Exercise details:
From the entries below, please gather each line containing the string "imported".

Extracted data:
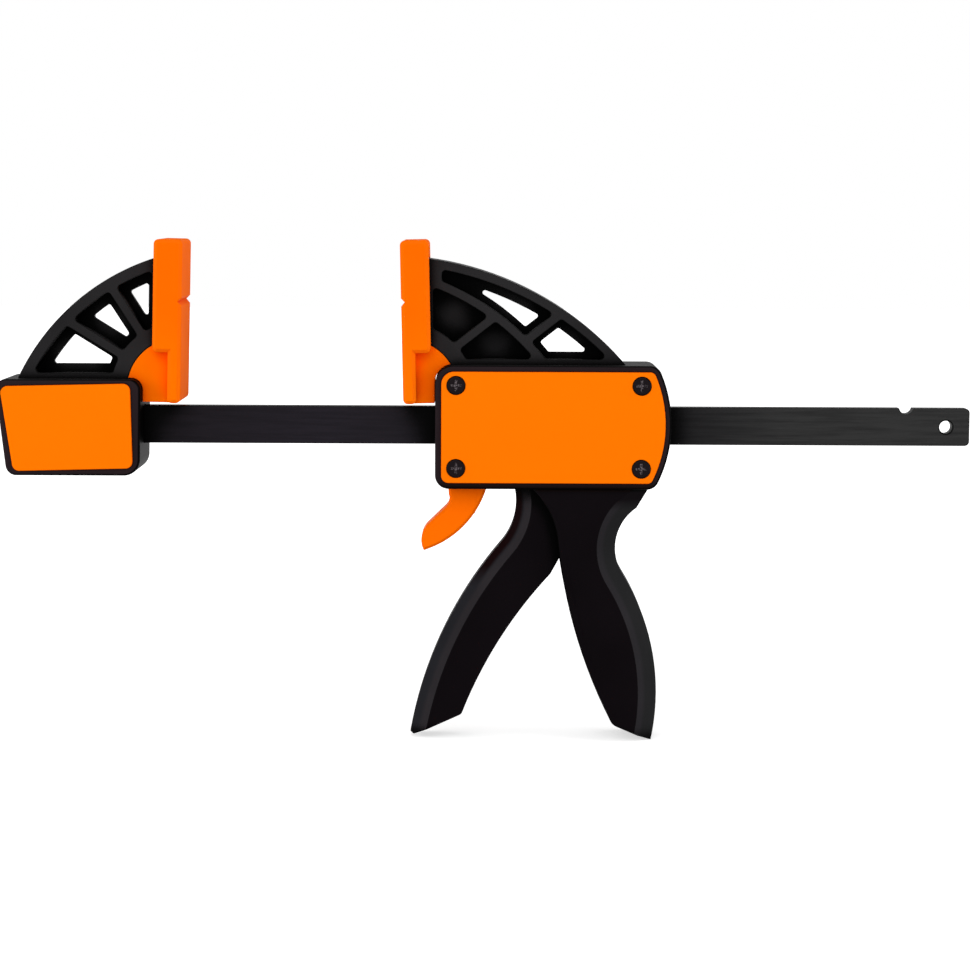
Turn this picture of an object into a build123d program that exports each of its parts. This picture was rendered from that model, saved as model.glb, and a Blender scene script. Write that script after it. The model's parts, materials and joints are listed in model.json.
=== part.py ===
from build123d import *
from math import cos, radians, sin, tan
import os

# Quick release bar clamp, in millimetres.
# X runs along the bar toward its free end, Z runs up toward the jaws, Y runs across the bar.
# The origin is the middle of the hole at the bar's free end.

# Bar: a flat steel strip with the same hole and catch notch at both ends.
bar_length = 354.0
bar_height = 14.0
bar_thickness = 6.0
bar_corner_radius = 1.7
bar_edge_break = 0.4
end_hole_diameter = 4.8
end_hole_chamfer = 0.5
end_hole_inset = 8.8
notch_radius = 2.65
notch_inset = 23.7
notch_rise = 0.5

# Clearances between pieces.
seat_clearance = 0.1
slide_clearance = 0.25
pin_clearance = 0.05

# Jaws: both pads are the same moulding, leaning toward each other at the top.
jaw_opening = 82.5
face_setback = 14.2
toe_in = 1.3
pad_depth = 32.0
pad_bottom = 8.6
pad_top = 68.6
pad_thickness = 10.5
pad_edge_break = 1.3
pad_corner_radius = 1.8
pad_flange = 4.8
pad_block_height = 41.3
pad_groove_height = 46.0
pad_groove_width = 3.0
pad_groove_depth = 1.5
hub_setback = 1.5
hub_height = 13.5
hub_radius = 18.8
hub_rib = 5.6
lug_depth = 20.0
lug_bottom = 8.5

# Webbed arms: full-depth ribs round a thin mid-plane web.
rib_depth = 20.0
web_thickness = 3.0
band_web_rim = 3.5
arm_web_rim = 2.3
fan_web_rim = 3.0
fan_face_web_rim = 2.2
face_rib_seat = 3.0
face_rib_lip = 0.9
face_rib_top = 61.9
foot_rib = 2.0
pocket_corner_radius = 1.4
window_corner_radius = 0.9

# Fixed jaw: a boxed base on the bar's end, with a fan of ribs up to its pad.
base_overhang = 6.9
base_length = 53.9
base_depth = 31.0
base_top = 17.4
base_bottom = -18.2
base_draft = 4.2
base_right_draft = 0.6
base_corner_radius = 4.0
base_foot_radius = 6.0
fan_radius = 85.4
# Where the fan's outer arc meets the base, in from its left, and where it ends,
# in from the gripping face and height.
fan_foot_inset = 8.0
fan_crown = (5.8, 62.9)
fan_band = 4.1
fan_strut = 3.1
fan_strut_angles = (122.7, 148.2)
# Web left along each strut's upper and lower side.
fan_strut_web_rims = ((2.3, 3.3), (3.9, 2.0))

# Covers, set into the rim of each housing.
cover_rim = 2.3
cover_recess = 2.0
cover_thickness = 2.8
cover_edge_break = 0.5
housing_edge_round = 1.0
# Corners of the fixed jaw's cover: in from the base's left, and height.
base_cover_corners = ((2.1, 14.8), (50.1, 15.9), (50.8, -15.4), (6.8, -16.5))
base_cover_radius = 2.6

# Catch that holds the fixed jaw in the bar's notch, pressed from the back.
catch_radius = 2.6
catch_front = 7.5
catch_engagement = 4.0
catch_travel = 4.4
catch_button_radius = 4.5
catch_button_length = 6.0
catch_well_radius = 4.8
catch_well_floor = 7.0
catch_spring_wire = 0.6
catch_spring_turns = 3.5
catch_button_round = 0.8
catch_stroke_clearance = 0.1

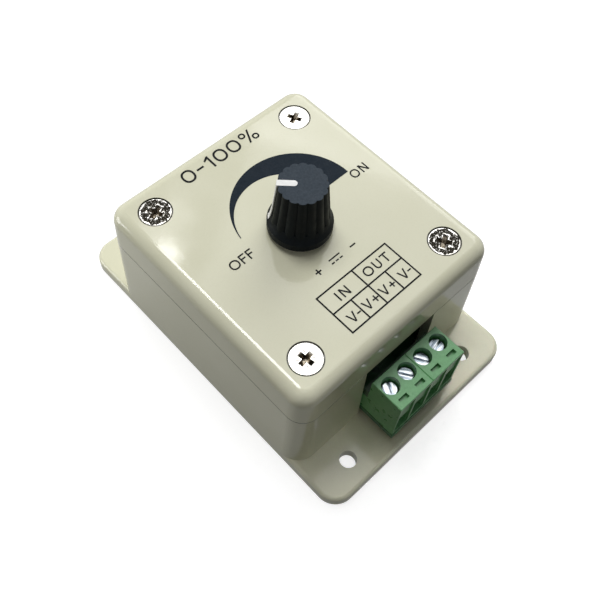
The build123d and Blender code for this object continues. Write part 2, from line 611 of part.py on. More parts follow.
def make_wiper():
    """The sprung contact under the rotor that runs on the track."""
    half = WIPER_WIDTH / 2
    strip = block(0, WIPER_REACH, -half, half, ROTOR_LOW_Z - WIPER_THICKNESS, ROTOR_LOW_Z)
    strip += block(WIPER_REACH - half, WIPER_REACH, -half, half, TRACK_TOP_Z, ROTOR_LOW_Z)
    return Rot(0, 0, KNOB_TURN) * strip


def make_washer():
    """The flat washer under the nut."""
    z1 = BOX_HEIGHT + WASHER_THICKNESS
    return disc(WASHER_RADIUS, BOX_HEIGHT, z1) - disc(BUSHING_RADIUS + FIXED_GAP, BOX_HEIGHT, z1)


def make_nut():
    """The hexagon nut on the bushing."""
    z0 = BOX_HEIGHT + WASHER_THICKNESS
    outline = Pos(0, 0, z0) * RegularPolygon(NUT_ACROSS_FLATS / 2, 6, major_radius=False)
    return extrude(outline, amount=NUT_HEIGHT) - disc(BUSHING_RADIUS + FIXED_GAP, z0, z0 + NUT_HEIGHT)


def polar(radius, degrees):
    """A point in plan at a radius and an angle."""
    return (radius * math.cos(math.radians(degrees)), radius * math.sin(math.radians(degrees)))


def fluted_outline(radius, z):
    """A ring of shallow lobes that meet in sharp valleys."""
    valley = radius - FLUTE_DEPTH
    step = 360 / FLUTE_COUNT
    edges = []
    for i in range(FLUTE_COUNT):
        middle = i * step
        start = polar(valley, middle - step / 2)
        end = polar(valley, middle + step / 2)
        edges.append(ThreePointArc(start, polar(radius, middle), end))
    return Pos(0, 0, z) * make_face(edges)


def knob_core(inset):
    """The turned shape of the knob, set in from the tips of its lobes by a depth."""
    low = KNOB_LOW_Z
    return revolved([
        (0, low),
        (SKIRT_RADIUS - inset, low),
        (SKIRT_RADIUS - inset, low + SKIRT_HEIGHT),
        (KNOB_LOW_RADIUS - inset, BODY_LOW_Z),
        (KNOB_WAIST_RADIUS - inset, WAIST_Z),
        (KNOB_TOP_RADIUS - inset, KNOB_TOP_Z - inset),
        (0, KNOB_TOP_Z - inset),
    ])


def pointer_groove():
    """The groove for the pointer along +X, open at the knob's side and top."""
    half = POINTER_WIDTH / 2
    start = POINTER_INNER_END + half
    low = BODY_LOW_Z + POINTER_LOW_END
    top = KNOB_TOP_Z + POINTER_DEPTH
    groove = block(start, SKIRT_RADIUS + 1, -half, half, low, top) + disc(half, low, top, start, 0)
    return groove - knob_core(POINTER_DEPTH)


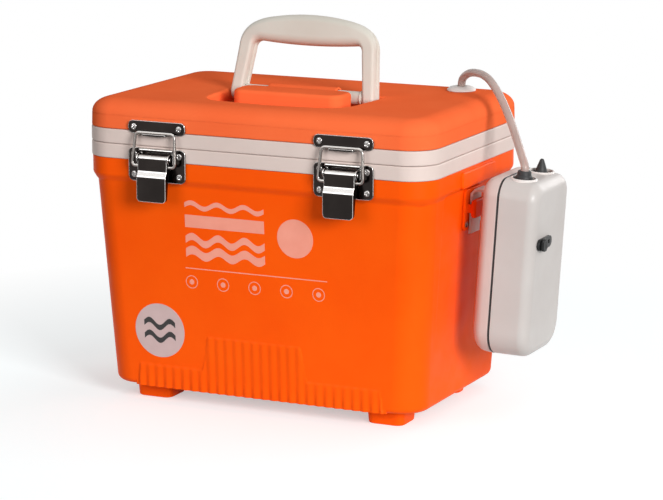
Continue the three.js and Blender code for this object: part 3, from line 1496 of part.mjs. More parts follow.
addTub(assembly);
addLatch(assembly, 'left', -1);
addLatch(assembly, 'right', 1);
addHinge(assembly, 'left', -1);
addHinge(assembly, 'right', 1);
addLid(assembly);
addPump(assembly);
addAirLine(assembly);

const bounds = new THREE.Box3().setFromObject(assembly);
const middle = bounds.getCenter(new THREE.Vector3());
assembly.position.set(-middle.x, -middle.y, -bounds.min.z);

export default assembly;
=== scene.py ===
# Live bait well: looks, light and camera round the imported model. Tables are in millimetres, measured
# from the middle of the tub; pieces are moved to the model's origin and to metres when they are made.
import bpy
import bmesh
import json
import math
from mathutils import Matrix, Vector

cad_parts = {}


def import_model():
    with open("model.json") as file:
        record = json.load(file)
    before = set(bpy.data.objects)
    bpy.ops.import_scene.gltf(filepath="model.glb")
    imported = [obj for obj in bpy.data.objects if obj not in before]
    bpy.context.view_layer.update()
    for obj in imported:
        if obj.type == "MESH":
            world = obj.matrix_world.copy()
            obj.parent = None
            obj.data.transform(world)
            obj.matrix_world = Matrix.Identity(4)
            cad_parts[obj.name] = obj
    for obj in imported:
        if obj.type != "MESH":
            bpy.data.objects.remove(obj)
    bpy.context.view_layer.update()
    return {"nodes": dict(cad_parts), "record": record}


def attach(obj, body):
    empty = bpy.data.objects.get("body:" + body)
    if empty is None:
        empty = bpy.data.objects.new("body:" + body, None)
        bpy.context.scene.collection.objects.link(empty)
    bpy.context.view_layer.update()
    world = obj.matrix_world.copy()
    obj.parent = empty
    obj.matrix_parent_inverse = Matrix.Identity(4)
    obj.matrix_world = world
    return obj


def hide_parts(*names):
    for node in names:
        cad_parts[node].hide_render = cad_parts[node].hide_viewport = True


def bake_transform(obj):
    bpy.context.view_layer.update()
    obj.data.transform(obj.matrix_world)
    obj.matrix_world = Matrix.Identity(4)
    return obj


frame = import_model()
NODES = frame["nodes"]

MM = 0.001
# The tub's middle as seen from the model's origin.
SHIFT = Vector((-33.5727, 2.225, 0.0))
PARTS = bpy.data.collections.new("pieces")
STOCK = bpy.data.collections.new("stock")
for group in (PARTS, STOCK):
    bpy.context.scene.collection.children.link(group)


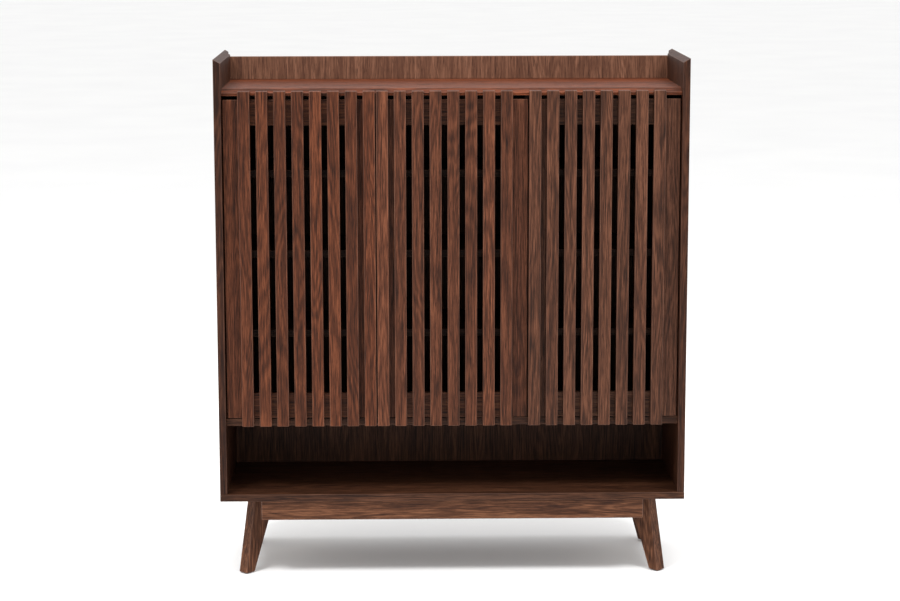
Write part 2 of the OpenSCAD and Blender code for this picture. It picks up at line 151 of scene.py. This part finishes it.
def new_material(name):
    """A material with its node tree and its Principled shader."""
    material = bpy.data.materials.new(name)
    material.use_nodes = True
    tree = material.node_tree
    return material, tree, tree.nodes["Principled BSDF"]


def add(tree, kind, inputs, output=0, **settings):
    """Adds a node and returns one of its outputs. An input is a value, or the output that feeds it."""
    node = tree.nodes.new(kind)
    for key, value in settings.items():
        setattr(node, key, value)
    for key, value in inputs.items():
        if isinstance(value, bpy.types.NodeSocket):
            tree.links.new(value, node.inputs[key])
        else:
            node.inputs[key].default_value = value
    return node.outputs[output]


def object_space(tree):
    return add(tree, "ShaderNodeTexCoord", {}, "Object")


def maths(tree, operation, a, b=0.0):
    return add(tree, "ShaderNodeMath", {0: a, 1: b}, operation=operation)


def attribute(tree, name, output):
    return add(tree, "ShaderNodeAttribute", {}, output, attribute_name=name)


def noise(tree, vector, scale, detail, distortion=0.0, roughness=0.5):
    """Noise over vector stretched by scale, which is given per axis."""
    stretched = add(tree, "ShaderNodeMapping", {"Vector": vector, "Scale": scale})
    inputs = {
        "Vector": stretched,
        "Scale": 1.0,
        "Detail": detail,
        "Distortion": distortion,
        "Roughness": roughness,
    }
    return add(tree, "ShaderNodeTexNoise", inputs, "Fac")


def spread(tree, value, low, high, to_low=0.0, to_high=1.0):
    """Maps value from low..high to to_low..to_high, and holds it there."""
    inputs = {
        "Value": value,
        "From Min": low,
        "From Max": high,
        "To Min": to_low,
        "To Max": to_high,
    }
    return add(tree, "ShaderNodeMapRange", inputs)


def mix(tree, share, a, b, blend="MIX"):
    """Mixes colours. 0, 6 and 7 are the node's inputs for them, and 2 is its colour output."""
    inputs = {0: share, 6: a, 7: b}
    return add(tree, "ShaderNodeMix", inputs, 2, data_type="RGBA", blend_type=blend)


def ramp(tree, value, stops):
    """A colour ramp: stops are (place, colour) pairs."""
    node = tree.nodes.new("ShaderNodeValToRGB")
    elements = node.color_ramp.elements
    while len(elements) < len(stops):
        elements.new(0.5)
    for element, (place, colour) in zip(elements, stops):
        element.position = place
        element.color = (*colour, 1)
    tree.links.new(value, node.inputs[0])
    return node.outputs[0]


def surface(tree, shader, colour, roughness, height, strength, depth):
    """Gives the shader its colour, its roughness and a bump that is depth deep."""
    tree.links.new(colour, shader.inputs["Base Color"])
    tree.links.new(roughness, shader.inputs["Roughness"])
    bump = {"Height": height, "Strength": strength, "Distance": depth}
    tree.links.new(add(tree, "ShaderNodeBump", bump), shader.inputs["Normal"])


# ---- materials ----

def along(axis, grain):
    """The noise scale on X, Y and Z for a grain that runs along axis."""
    across, lengthwise = grain
    return [lengthwise if name == axis else across for name in "XYZ"]


def lifted(colour, lift, warmth=1.0):
    """A colour made brighter by lift and redder by warmth."""
    red, green, blue = colour
    return (red * lift * warmth, green * lift, blue * lift)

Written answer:
# Live bait well: looks, light and camera round the imported model. Tables are in millimetres, measured
    imported = [obj for obj in bpy.data.objects if obj not in before]
    for obj in imported:
    for obj in imported:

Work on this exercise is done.